One of the challenges now, she said, will be to determine the precise colors used on the proscenium’s painted fruit and garlands.
Collins will use a chemical stripper – a kind of lie detector test for color – to find out. It’s been used successfully on box seats to determine their original color scheme underneath layers of paint.
The original color was found to be far more subtle, Collins said, than the “bright, circus wagon” colors later applied.
Oil paints will be used, since that’s what was originally brushed on, and because latex doesn’t have the depth of color that oils do, Collins said. Nothing will be rolled or sprayed, either, since those applications provide a less desirable texture than brushes before the glaze is applied.

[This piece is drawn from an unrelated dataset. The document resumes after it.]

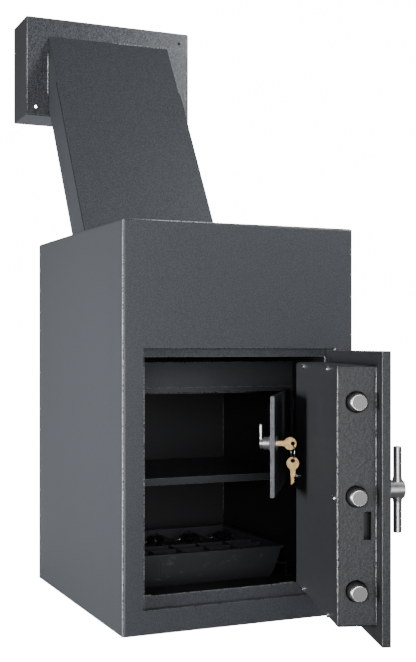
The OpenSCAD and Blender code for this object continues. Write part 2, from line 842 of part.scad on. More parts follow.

Collins also has been helped by more than 100 volunteers and students who through the years have made significant contributions toward the theater’s restoration, while helping the non-profit save money.
“Buffalo has a spirit of volunteerisim you don’t get in many, many cities. This will probably be my swan song, but I’ll come back as a volunteer and haunt everybody,” Collins laughed.
She added that the theater is always recruiting volunteers to help with the restoration; interested volunteers can call 829-1155.
Shea’s, which opened in 1926, was designed by Rapp & Rapp, the Chicago architectural firm considered among the handful of greatest movie-palace designers. The interior glasswork was done by Louis Comfort Tiffany, one of only four theaters he decorated.
The theater went through tough times for years before the stage house was enlarged to allow for traveling Broadway productions. This year, nearly 13,000 people were season ticket holders, once again putting the 3,019-seat theater among the highest one-week markets in the country.
“The community continues to support Shea’s, and we continue to appreciate it,” Conte said. “We continue to work to bring the best and newest shows from Broadway to Buffalo.”
Subscriptions are available for the 2013-2014 Broadway Series. It features “Ghost: The Musical,” “Porgy and Bess,” “Once,” “Evita,” “How the Grinch Stole Christmas” and one non-musical, “War Horse.”
There also will be engagements of “Wicked” and “Beauty & the Beast.”